§ **Required work**
Emit the entire listing verbatim.

§ **Data lines**
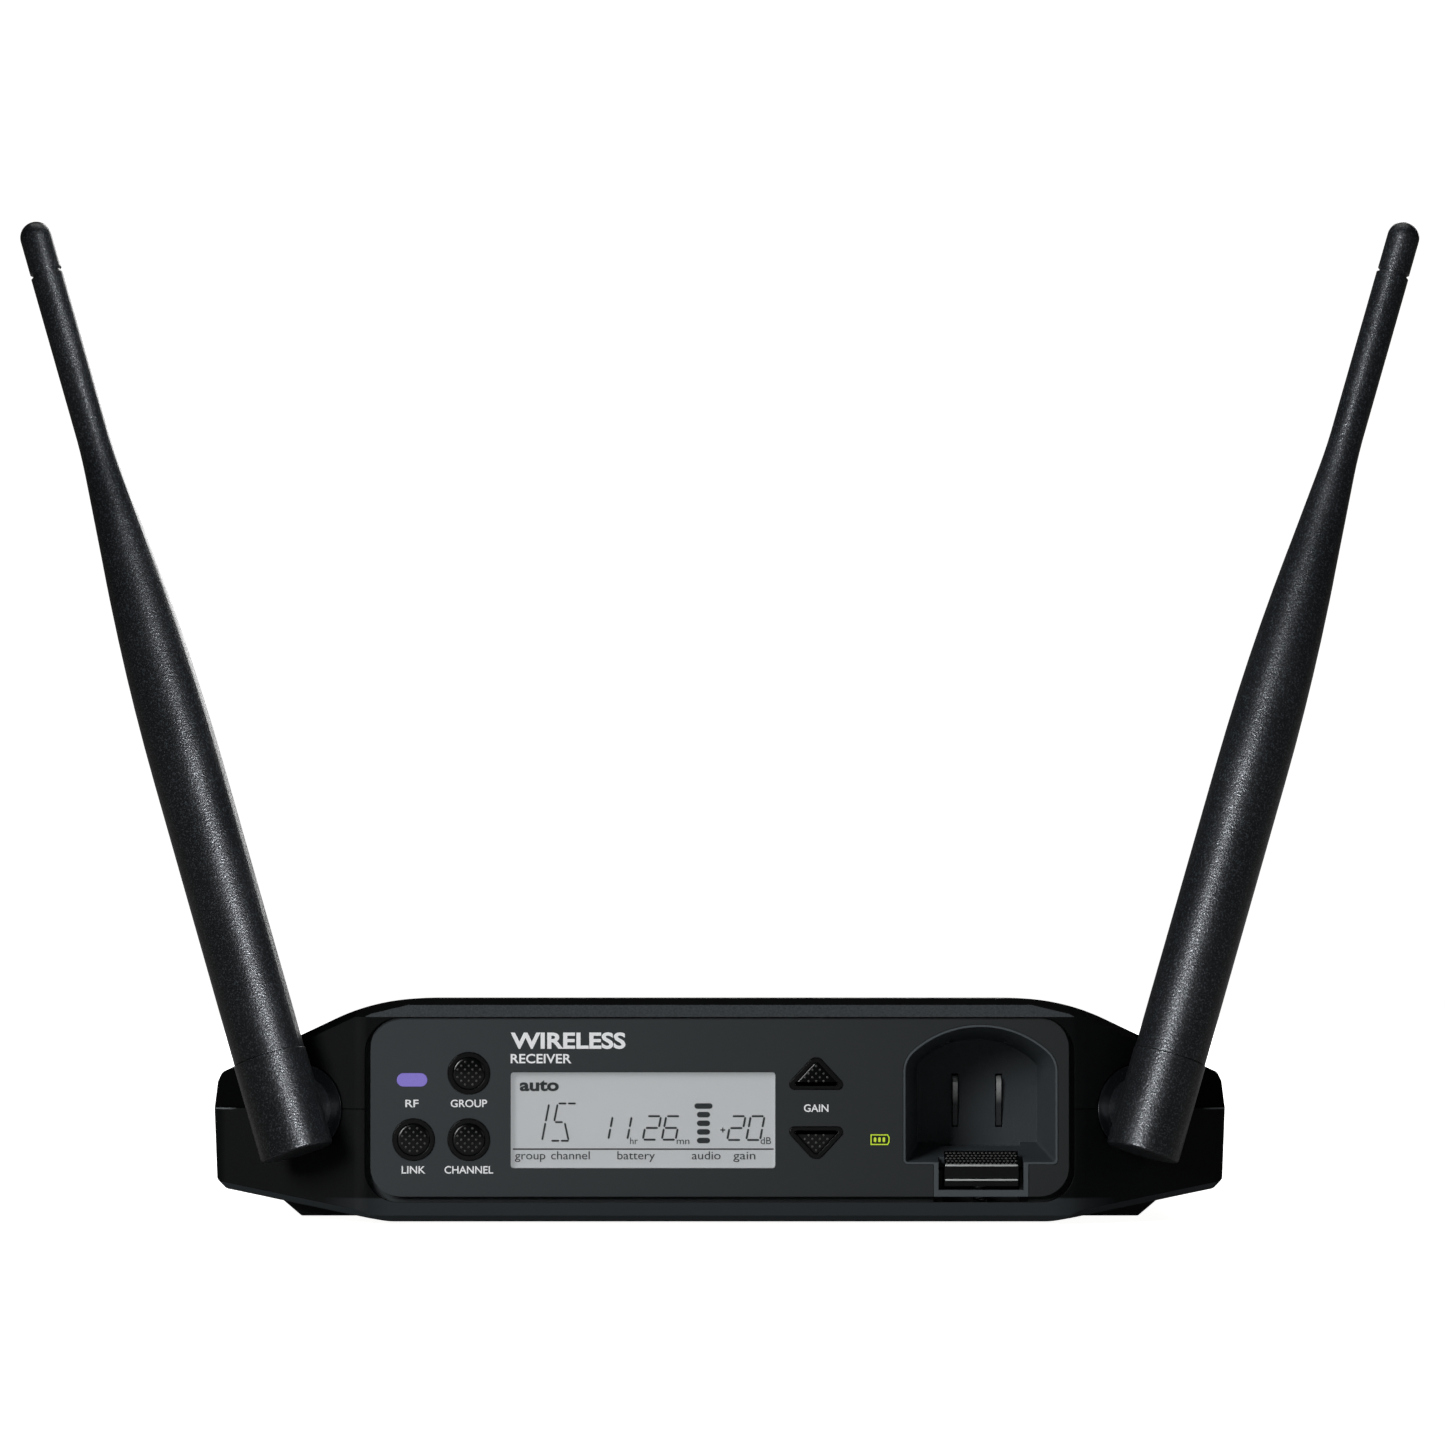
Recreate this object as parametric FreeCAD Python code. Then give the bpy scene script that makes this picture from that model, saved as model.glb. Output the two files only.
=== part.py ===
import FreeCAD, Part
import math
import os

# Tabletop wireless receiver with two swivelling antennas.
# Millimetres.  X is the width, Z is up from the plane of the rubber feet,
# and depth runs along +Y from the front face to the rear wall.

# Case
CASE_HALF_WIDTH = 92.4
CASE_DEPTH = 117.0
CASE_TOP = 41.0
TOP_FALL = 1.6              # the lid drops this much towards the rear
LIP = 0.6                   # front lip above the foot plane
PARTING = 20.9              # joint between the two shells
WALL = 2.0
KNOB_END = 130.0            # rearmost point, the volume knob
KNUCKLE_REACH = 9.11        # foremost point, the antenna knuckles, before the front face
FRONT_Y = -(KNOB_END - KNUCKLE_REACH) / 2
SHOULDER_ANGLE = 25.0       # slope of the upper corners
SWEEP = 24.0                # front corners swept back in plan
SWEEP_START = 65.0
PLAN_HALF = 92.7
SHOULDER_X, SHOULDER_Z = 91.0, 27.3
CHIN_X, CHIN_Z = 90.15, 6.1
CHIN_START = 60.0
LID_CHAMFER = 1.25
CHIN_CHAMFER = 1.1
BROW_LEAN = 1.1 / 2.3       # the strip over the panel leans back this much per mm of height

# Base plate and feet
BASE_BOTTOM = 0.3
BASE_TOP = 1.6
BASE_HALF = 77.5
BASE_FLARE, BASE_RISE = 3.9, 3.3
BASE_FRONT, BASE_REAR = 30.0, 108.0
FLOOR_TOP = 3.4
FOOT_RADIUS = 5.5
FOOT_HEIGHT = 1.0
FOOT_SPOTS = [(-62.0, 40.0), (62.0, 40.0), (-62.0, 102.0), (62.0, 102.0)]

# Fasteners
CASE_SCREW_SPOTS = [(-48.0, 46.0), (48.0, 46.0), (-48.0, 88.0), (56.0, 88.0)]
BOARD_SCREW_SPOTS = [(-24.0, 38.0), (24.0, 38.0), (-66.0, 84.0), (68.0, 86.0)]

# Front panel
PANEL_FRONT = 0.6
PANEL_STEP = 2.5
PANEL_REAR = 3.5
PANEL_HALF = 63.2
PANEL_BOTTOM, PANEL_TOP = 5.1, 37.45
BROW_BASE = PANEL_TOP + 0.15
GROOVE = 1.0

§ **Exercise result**
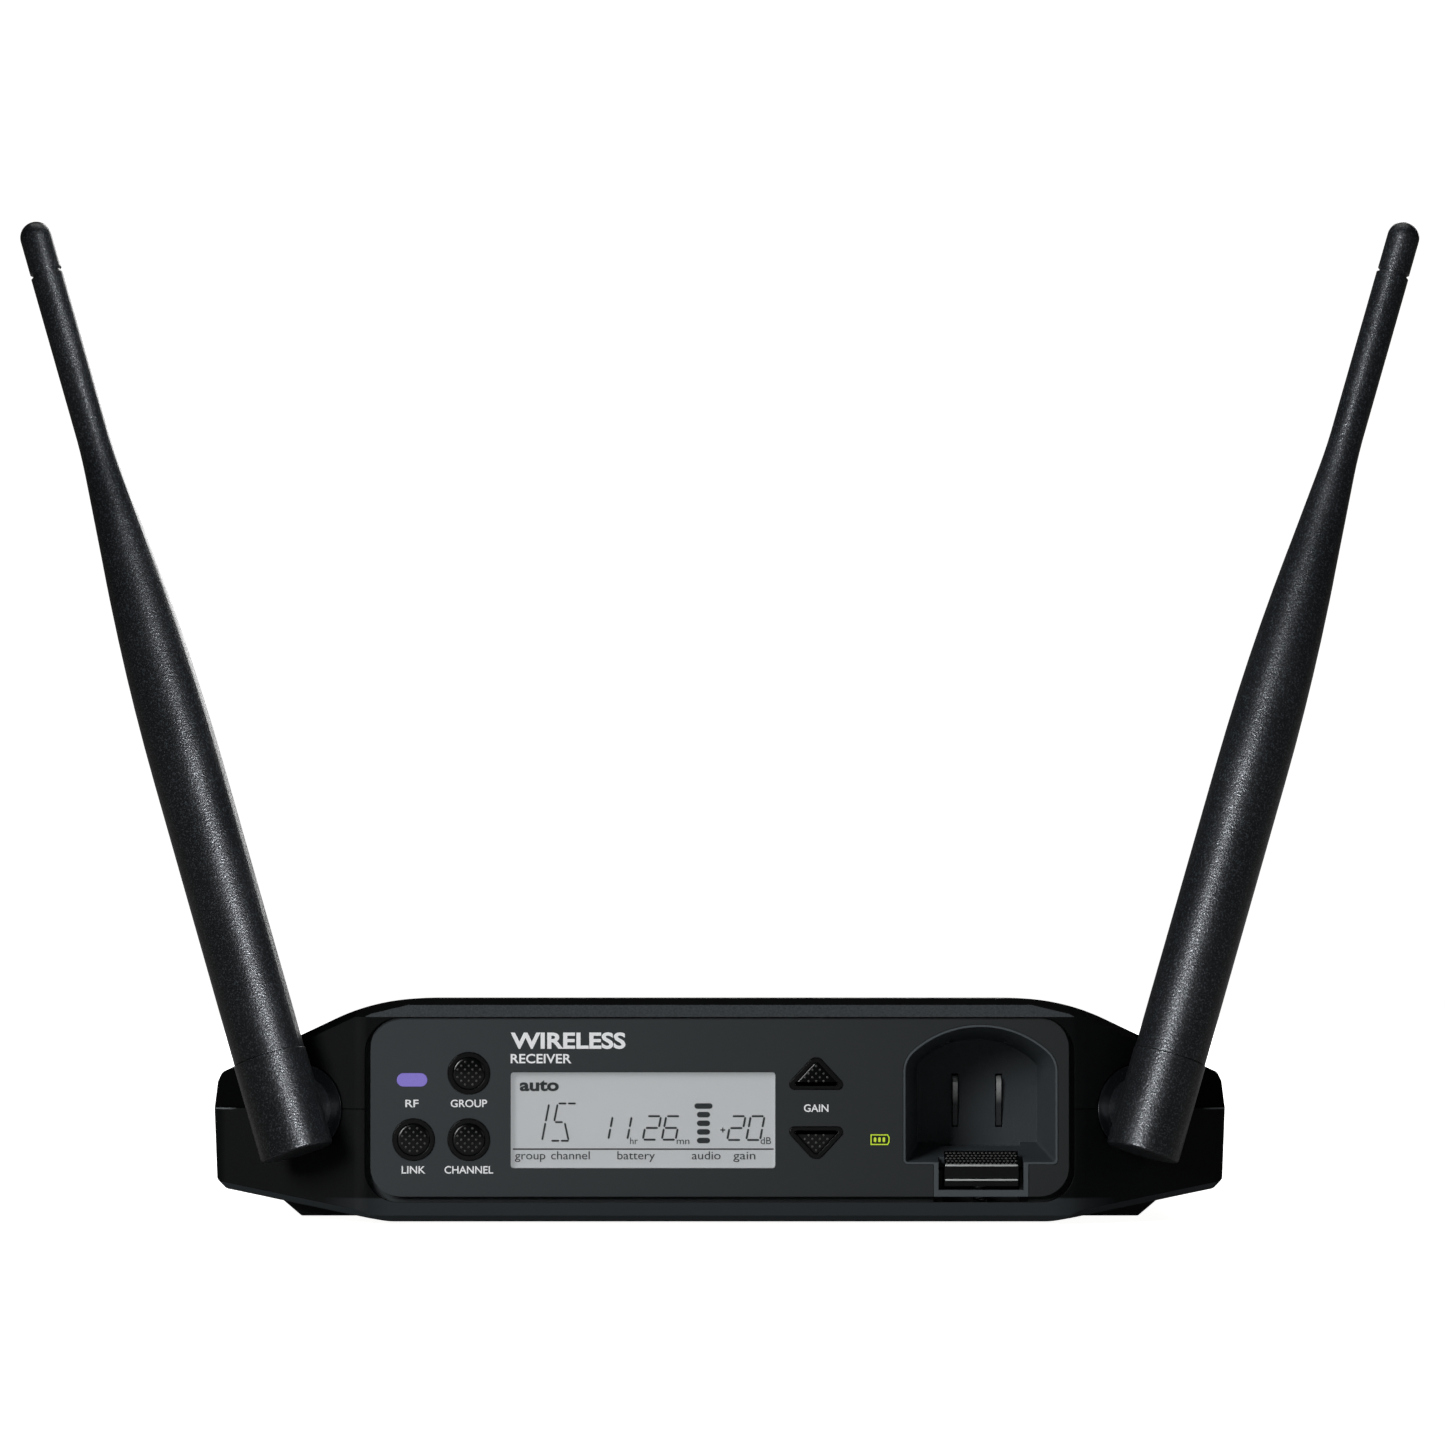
Recreate this object as parametric FreeCAD Python code. Then give the bpy scene script that makes this picture from that model, saved as model.glb. Output the two files only.
=== part.py ===
import FreeCAD, Part
import math
import os

# Tabletop wireless receiver with two swivelling antennas.
# Millimetres.  X is the width, Z is up from the plane of the rubber feet,
# and depth runs along +Y from the front face to the rear wall.

# Case
CASE_HALF_WIDTH = 92.4
CASE_DEPTH = 117.0
CASE_TOP = 41.0
TOP_FALL = 1.6              # the lid drops this much towards the rear
LIP = 0.6                   # front lip above the foot plane
PARTING = 20.9              # joint between the two shells
WALL = 2.0
KNOB_END = 130.0            # rearmost point, the volume knob
KNUCKLE_REACH = 9.11        # foremost point, the antenna knuckles, before the front face
FRONT_Y = -(KNOB_END - KNUCKLE_REACH) / 2
SHOULDER_ANGLE = 25.0       # slope of the upper corners
SWEEP = 24.0                # front corners swept back in plan
SWEEP_START = 65.0
PLAN_HALF = 92.7
SHOULDER_X, SHOULDER_Z = 91.0, 27.3
CHIN_X, CHIN_Z = 90.15, 6.1
CHIN_START = 60.0
LID_CHAMFER = 1.25
CHIN_CHAMFER = 1.1
BROW_LEAN = 1.1 / 2.3       # the strip over the panel leans back this much per mm of height

# Base plate and feet
BASE_BOTTOM = 0.3
BASE_TOP = 1.6
BASE_HALF = 77.5
BASE_FLARE, BASE_RISE = 3.9, 3.3
BASE_FRONT, BASE_REAR = 30.0, 108.0
FLOOR_TOP = 3.4
FOOT_RADIUS = 5.5
FOOT_HEIGHT = 1.0
FOOT_SPOTS = [(-62.0, 40.0), (62.0, 40.0), (-62.0, 102.0), (62.0, 102.0)]

# Fasteners
CASE_SCREW_SPOTS = [(-48.0, 46.0), (48.0, 46.0), (-48.0, 88.0), (56.0, 88.0)]
BOARD_SCREW_SPOTS = [(-24.0, 38.0), (24.0, 38.0), (-66.0, 84.0), (68.0, 86.0)]

# Front panel
PANEL_FRONT = 0.6
PANEL_STEP = 2.5
PANEL_REAR = 3.5
PANEL_HALF = 63.2
PANEL_BOTTOM, PANEL_TOP = 5.1, 37.45
BROW_BASE = PANEL_TOP + 0.15
GROOVE = 1.0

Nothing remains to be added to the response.